Implementation of the electronic system

The microcontroller (Arduino Mega 2560, Arduino) determines target color based on the overall brightness and dominancy between red, green, and blue lights measured by a color sensor (TCS3472, AMS). The color sensor provides its data through Inter-Integrated Circuit (I2C), a bus-type serial communication protocol, hence the microcontroller can request multiple sensors their data in sequence through a common communication channel, easing the complexity of the circuit wiring. The output data used in this study are ranged from 0 to 255 in proportion to the RGB intensity, and the sampling rate is 10 Hz for each color sensor. Estimation and control of heater temperature are conducted at 30 Hz. To enhance the control precision, the change in electric resistance (~ΔT) of the heater is magnified with an operational amplifier (LM324, Texas Instruments), and high-frequency noise is suppressed by a low-pass filter implemented in software with a cutoff frequency of 300 Hz.
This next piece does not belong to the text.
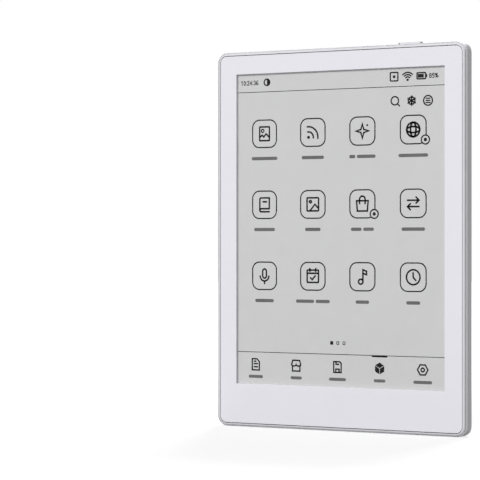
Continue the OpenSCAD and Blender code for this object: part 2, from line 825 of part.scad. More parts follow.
module board_screws() {
    color("#55585C") upright() for (p = screws) difference() {
        union() {
            slab(d_board_back, d_board_back + screw_head_t) translate(p) circle(screw_head_r);
            slab(d_board - screw_deep + 0.1, d_board_back) translate(p) circle(screw_r);
        }
        // cross recess
        for (a = [0, 90]) slab(d_board_back + screw_head_t / 2, d_board_back + screw_head_t + over)
            translate(p) rotate(a) square([1.5 * screw_r, 0.4 * screw_r], center = true);
    }
}

// ---- antenna ----

d_coax = d_board_back + 0.2 + coax_r;
d_antenna = d_cover_in - 0.1;

module wifi_antenna() {
    color("#C08A4A") upright() block(antenna_x0, antenna_x0 + antenna_w, antenna_y0, antenna_y1,
        d_antenna, d_cover_in);
}

module antenna_coax() {
    y = (antenna_y0 + antenna_y1) / 2;
    color("#3B3D40") upright() wire([
        [antenna_plug[0], antenna_plug[1] + 1.15, d_coax],
        [antenna_plug[0], antenna_plug[1] + 3, d_coax],
        [coax_x, antenna_plug[1] + 8, d_coax],
        [coax_x, board_y1 + 4, d_coax],
        [coax_x, cell_y1 - 8, d_coax],
        [coax_x + 1, y - 4, d_antenna - coax_r - 0.1],
        [coax_x + 3, y - 1, d_antenna - coax_r],
        [coax_x + 6, y, d_antenna - coax_r],
        [coax_x + 10, y, d_antenna - coax_r]
    ], coax_r);
}

module antenna_plug() {
    color("#D4B45E") upright() slab(d_board_back, d_coax + coax_r) translate(antenna_plug) circle(1.1);
}

// ---- ports ----

module usb_shell() {
    wing_x = usb_w / 2 + 1.2;
    color("#BFC2C6") upright() {
        difference() {
            column(usb_sunk, usb_y1) slot(0, d_usb, usb_w, usb_h);
            column(usb_sunk - over, usb_y1 - usb_wall)
                slot(0, d_usb, usb_w - 2 * usb_wall, usb_h - 2 * usb_wall);
        }
        // wings soldered to the board
        for (s = [-1, 1], y = [board_foot_y + 0.2, usb_y1 - 1.8])
            block(s > 0 ? usb_w / 2 - usb_wall / 2 : -wing_x, s > 0 ? wing_x : usb_wall / 2 - usb_w / 2,
                y, y + 1.4, d_board_back, d_board_back + 0.2);
    }
}

module usb_tongue() {
    inner_w = usb_w - 2 * usb_wall;
    inner_h = usb_h - 2 * usb_wall;
    y1 = usb_y1 - usb_wall;
    color("#1F2022") upright() {
        column(y1 - usb_back_wall, y1) slot(0, d_usb, inner_w, inner_h);
        block(-3.35, 3.35, usb_sunk + 0.8, y1 - usb_back_wall, d_usb - 0.35, d_usb + 0.35);
    }
}

module card_socket() {
    x0 = card_x - card_socket_w / 2;
    color("#2A2B2E") upright() difference() {
        block(x0, x0 + card_socket_w, card_y0, card_y1, d_board_back, d_card1);
        block(card_space_x0, card_space_x1 + card_channel_w, card_y0 - over,
            card_y1 - card_end_wall, d_card0, d_card1 + over);
    }
}

module card_contacts() {
    pitch = card_space_w / 9;
    color("#D9B650") upright() for (k = [1 : 8]) let (x = card_space_x0 + k * pitch)
        block(x - 0.3, x + 0.3, card_y1 - card_end_wall - 4.2, card_y1 - card_end_wall,
            d_card0, d_card0 + 0.08);
}

module card_lid() {
    x0 = card_x - card_socket_w / 2;
    color("#C6C9CC") upright() difference() {
        block(x0, x0 + card_socket_w, card_y0, card_y1, d_card1, d_card1 + card_lid_t);
        // window over the contacts
        block(card_space_x0 + 2, card_space_x1 - 2, card_y1 - 5, card_y1 - 3.4, d_card1 - over,
            d_card1 + over);
    }
}

module card_slider() {
    color("#F0EFEA") upright() {
        block(card_space_x1 + slider_gap, card_space_x1 + card_channel_w - slider_gap, slider_y0,
            slider_y1, d_card0 + slider_gap, d_card1 - slider_gap);
        // finger that the card's shoulder pushes on
        block(card_space_x1 - 0.9, card_space_x1 + slider_gap + 0.2, slider_y0 + 1.2,
            slider_y0 + 2.2, d_card0 + slider_gap, d_card1 - slider_gap);
    }
}

module card_spring() {
    turns = 8;
    steps = 10;
    wire_r = 0.06;
    coil_r = 0.28;
    y0 = slider_y1 + wire_r;
    y1 = card_y1 - card_end_wall - wire_r;
    x = card_space_x1 + card_channel_w / 2;
    color("#B9BCC0") upright() wire([for (k = [0 : turns * steps])
        [x + coil_r * cos(360 * k / steps), y0 + (y1 - y0) * k / (turns * steps),
            d_card + coil_r * sin(360 * k / steps)]], wire_r, 6, [0, 1, 0]);
}

mic_y0 = board_foot_y + 0.9;
mic_h = 1;
d_mic = d_board_back + mic_h / 2;

module microphone() {
    color("#C9B458") upright() difference() {
        block(mic_x - 1.75, mic_x + 1.75, mic_y0, mic_y0 + 2.7, d_board_back, d_board_back + mic_h);
        column(mic_y0 - over, mic_y0 + 0.8) translate([mic_x, d_mic]) circle(mic_r);
    }
}

module mic_gasket() {
    color("#202123") upright() difference() {
        block(mic_x - 1.6, mic_x + 1.6, cover_wall, mic_y0, d_mic - mic_h / 2, d_mic + mic_h / 2);
        column(cover_wall - over, mic_y0 + over) translate([mic_x, d_mic]) circle(mic_r);
    }
}

// ---- power button ----

module power_button() {
    color("#DCDCE0") upright() {
        column(flange_y1, body_h + button_out) slot(button_x, d_button, button_l, button_t);
        block(button_x - button_l / 2 - flange_more, button_x + button_l / 2 + flange_more,
            flange_y0, flange_y1, flange_d0, flange_d1);
    }
}

module switch_plunger() {
    color("#2A2B2D") upright() block(button_x - plunger_w / 2, button_x + plunger_w / 2,
        switch_y1 - plunger_in, flange_y0, d_plunger - plunger_h / 2, d_plunger + plunger_h / 2);
}

module power_switch() {
    room = 0.08;
    color("#C9CBCE") upright() difference() {
        block(button_x - switch_w / 2, button_x + switch_w / 2, switch_y0, switch_y1, d_switch,
            d_switch + switch_h);
        block(button_x - plunger_w / 2 - room, button_x + plunger_w / 2 + room,
            switch_y1 - plunger_in - button_travel - 0.1, switch_y1 + over,
            d_plunger - plunger_h / 2 - room, d_plunger + plunger_h / 2 + room);
    }
}

module key_flex() {
    color("#B5763A") upright() slab(d_plate_back, d_plate_back + flex_t) {
        area(key_x - key_w / 2, key_x + key_w / 2, key_plug_y, switch_y1);
        area(button_x - switch_w / 2 - 0.4, key_x, switch_y0 - 0.4, switch_y1);
    }
}

module key_connector() {
    color("#E9E4D8") upright() block(key_x - key_w / 2 - 0.3, key_x + key_w / 2 + 0.3,
        key_plug_y, board_y1 - 0.6, d_plate_back + flex_t, d_board);
}

front_bezel();
bezel_tape();
mid_frame();
rear_cover();
accent_line();
touch_film();
touch_flex();
touch_chip();
touch_connector();
light_guide();
light_leds();
light_flex();
light_connector();
epaper_film();
display_glass();
display_drivers();
display_flex();
display_connector();
display_tape();
battery_cell();
battery_tape();
battery_board();
battery_tabs();
battery_lead_red();
battery_lead_black();
battery_lead_white();
battery_plug();
battery_socket();
main_board();
processor();
memory_chip();
processor_shield();
thermal_sheet();
storage_chip();
power_chip();
display_power_chip();
board_parts();
wifi_chip();
wifi_shield();
wifi_antenna();
antenna_coax();
antenna_plug();
usb_shell();
usb_tongue();
card_socket();
card_contacts();
card_lid();
card_slider();
card_spring();
microphone();
mic_gasket();
hall_sensor();
power_button();
switch_plunger();
power_switch();
key_flex();
key_connector();
board_screws();
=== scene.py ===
"""Finishes the e-reader: casing, screen and what it shows, ports, inner parts, and a plain studio."""
import json
import math

import bmesh
import bpy
from bpy.props import FloatProperty, FloatVectorProperty, IntProperty, PointerProperty
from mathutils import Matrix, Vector


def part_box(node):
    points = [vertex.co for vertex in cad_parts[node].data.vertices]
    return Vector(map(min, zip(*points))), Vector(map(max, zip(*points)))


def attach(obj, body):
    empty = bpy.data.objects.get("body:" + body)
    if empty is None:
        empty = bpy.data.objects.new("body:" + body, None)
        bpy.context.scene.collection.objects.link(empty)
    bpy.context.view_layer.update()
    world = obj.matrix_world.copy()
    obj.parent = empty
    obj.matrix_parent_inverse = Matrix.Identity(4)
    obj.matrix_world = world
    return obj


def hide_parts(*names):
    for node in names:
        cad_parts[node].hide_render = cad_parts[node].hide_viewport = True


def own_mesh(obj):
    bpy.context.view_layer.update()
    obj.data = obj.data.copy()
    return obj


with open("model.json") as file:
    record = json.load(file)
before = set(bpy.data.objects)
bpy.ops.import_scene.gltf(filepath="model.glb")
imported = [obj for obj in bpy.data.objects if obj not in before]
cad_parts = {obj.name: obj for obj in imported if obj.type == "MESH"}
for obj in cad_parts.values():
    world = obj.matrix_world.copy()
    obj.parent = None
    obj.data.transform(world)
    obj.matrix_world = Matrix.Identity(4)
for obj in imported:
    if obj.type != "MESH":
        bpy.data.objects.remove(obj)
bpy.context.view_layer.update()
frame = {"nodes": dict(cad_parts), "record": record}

bl_info = {
    "name": "E-reader finish",
    "version": (1, 0, 0),
    "blender": (4, 5, 0),
    "location": "3D Viewport > Sidebar > E-reader",
    "description": "Dresses the packed e-reader and sets it in a plain studio",
    "category": "Object",
}

MM = 0.001
STEEP = 0.7                                        # least Z of a normal that points up or down
BODY = {name: body for body, names in frame["record"]["behaviour"]["bodies"].items() for name in names}
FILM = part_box("touch_film")


# ---- sizes and colours ----

# properties with their units, named as those of bpy.props are

def LengthProperty(**values):
    return FloatProperty(unit="LENGTH", subtype="DISTANCE", **values)


def AngleProperty(**values):
    return FloatProperty(subtype="ANGLE", **values)


def ColourProperty(**values):
    return FloatVectorProperty(subtype="COLOR", **values)


class CasingSettings(bpy.types.PropertyGroup):
    """Sizes and colours of the casing"""
    edge: LengthProperty(name="Edge softness", description="Width of the rounding on sharp edges",
                         default=0.045 * MM, min=0)
    panel_edge: LengthProperty(name="Panel edge", description="Rounding of the front panel's edges",
                               default=0.14 * MM, min=0)
    key_edge: LengthProperty(name="Key softness", description="Rounding of the power key's rim",
                             default=0.16 * MM, min=0)
    corner: LengthProperty(name="Corner", description="Corner radius of the casing", default=4.1 * MM,
                           min=0)
    key_length: LengthProperty(name="Key length", description="Length of the key outside the casing",
                               default=10.0 * MM, min=0)
    # painted shade: the key's ends are darkened over this length
    key_end: LengthProperty(name="Key end shade", description="Length of the painted shade at each end",
                            default=0.9 * MM, min=0)
    lean: LengthProperty(name="Cover lean", description="How far the cover's sides lean in at the back",
                         default=0.3 * MM, min=0)
    panel: ColourProperty(name="Panel", description="Colour of the front panel",
                          default=(0.79, 0.78, 0.83))
    frame: ColourProperty(name="Frame", description="Colour of the frame", default=(0.70, 0.695, 0.73))
    cover: ColourProperty(name="Cover", description="Colour of the rear cover",
                          default=(0.46, 0.462, 0.487))
    key: ColourProperty(name="Key", description="Colour of the power key", default=(0.70, 0.70, 0.73))
    accent: ColourProperty(name="Accent", description="Colour of the line on the back",
                           default=(0.70, 0.69, 0.60))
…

To analyze the effective camouflage ability of ATACS, we conducted a basic analysis focusing on the Fast Furrier Transform image and color histogram comparison between the ATACS and its background. We first photograph digital images of a green background with a blue-dot pattern, unit of green square pattern, and unit of blue-dot pattern with green square pattern (Fig. 3e). Then, we plot the RGB histograms represented by an 8-bit number between 0 (dark) and 255 (bright) using Origin (OriginLab®) to compare color similarity between each circumstance (graphs in Fig. 3f). The y axis value represents the amount of data with respect to the brightness value of the x axis. Also, to pattern similarity analysis, we convert each image to grayscale and then transform it into an FFT image using Origin (OriginLab®). The FFT image shows a spatial frequency spectrum using a two-dimensional Fourier transform to follow the image in the uniaxial direction (x or y axis). From the converted FFT image, we could figure out the pattern similarity of each sample, visually and intuitively.